Further detail: November 2025 TV market detail page | TV Market Update hub.
November 2025: final editorial review
- The Celebrity Traitors – BBC – 30.3m
- I’m a Celebrity… Get Me Out of Here! – ITV – 20.8m
- Strictly Come Dancing – BBC – 16.2m
- Celebrity Race Across the World – BBC – 14.7m
- The Great British Bake Off – Channel 4 – 14.3m
- Trigger Point – ITV – 12.4m
- Shetland – BBC – 12.1m
- The Celebrity Traitors: Uncloaked – BBC – 11.4m
- Kingdom – BBC – 11.3m
- Have I Got News for You – BBC – 11.2m
November was peak commercial pressure. The Celebrity Traitors remained the huge BBC talking point, but ITV’s I’m a Celebrity was the commercial monster: big, live-ish, shared, predictable and perfectly timed for Christmas retail and Black Friday demand. Channel 4’s Bake Off and ITV’s Trigger Point added more buyable quality.
Campaign activity was crowded: supermarkets, Christmas retail, Black Friday, tech, gaming, finance, delivery, charity and entertainment all wanted attention. The Budget, fiscal politics, storm and flood stories, and Black Friday news made the month feel noisy and high-stakes.

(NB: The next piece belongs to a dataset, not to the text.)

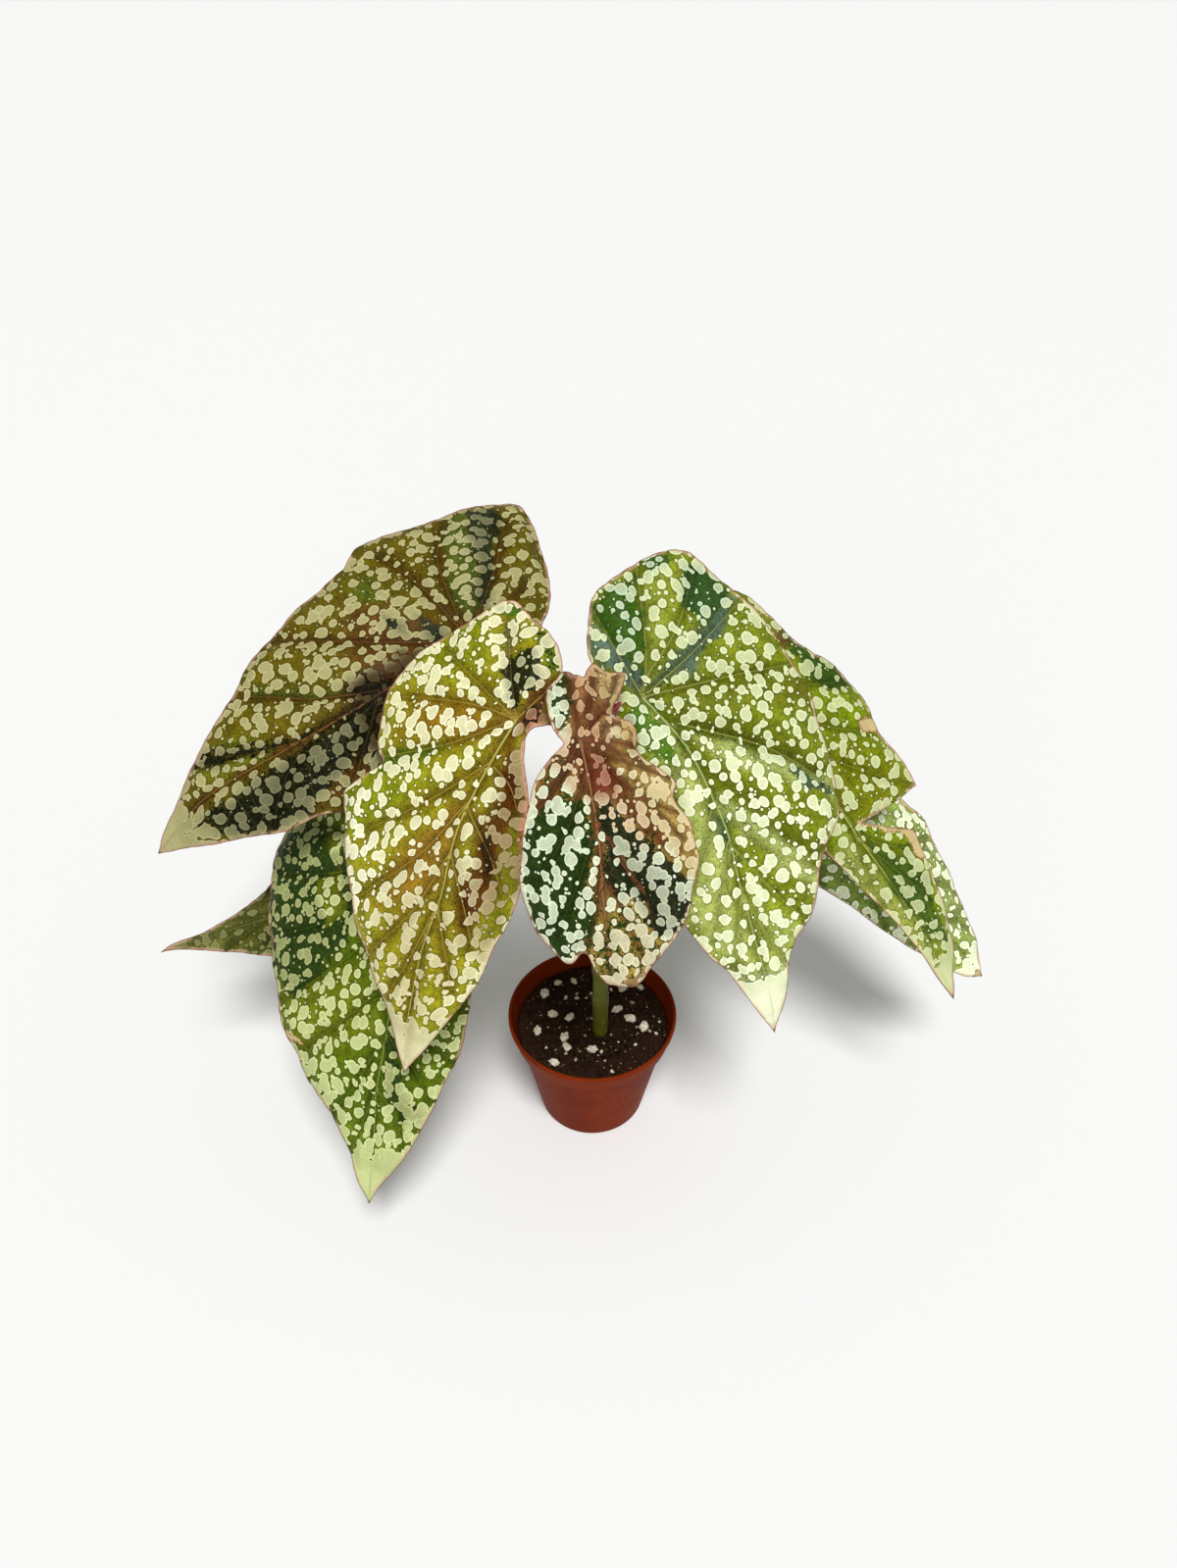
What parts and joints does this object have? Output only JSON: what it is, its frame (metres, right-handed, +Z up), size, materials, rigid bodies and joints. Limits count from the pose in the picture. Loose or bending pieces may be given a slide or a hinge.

The buying read: November TV should not be bought casually. Premium spots need a fame job. Frequency should come from broader airtime, BVOD and portfolio planning, with search and retail media ready to harvest demand after TV has done the salience work.
November 2025 was a month for looking at TV as a buying market, not just a viewing habit. The useful question for advertisers was where commercial attention could still be bought with confidence, and where demand was likely to push pricing up.
Commercial programming and viewing
November was a high-pressure commercial month. ITV entertainment, Sky Sports, Channel 4 and Channel 5 factual, lifestyle and entertainment contexts all mattered because advertisers needed reach quickly. The challenge was not finding viewers; it was buying enough quality impacts without overpaying.
Advertiser and category movement
Black Friday, Christmas retail, supermarkets, tech, finance, delivery, gaming, toys, betting where compliant and entertainment brands made the market crowded. This is where TV is commercially useful: it creates trust and scale before search demand peaks.
Broadcaster, agency and platform news
Agency conversations focused on allocation. Retail media, paid social and search all demanded money, but TV still had a role in making brands more famous and more trusted before the click. Broadcaster BVOD also helped control frequency around short, intense bursts.
Cost of TV and buying conditions
November pricing was predictably tight. Premium peak could be expensive, and late buyers had less leverage. Smart plans used a base of efficient airtime, then selected premium positions carefully rather than treating every expensive spot as essential.
Media buying view
- Reserve premium November positions for messages that need fame.
- Use broader airtime and BVOD to avoid paying Q4 premiums everywhere.
- Coordinate TV with search and retail media so demand is captured after the broadcast burst.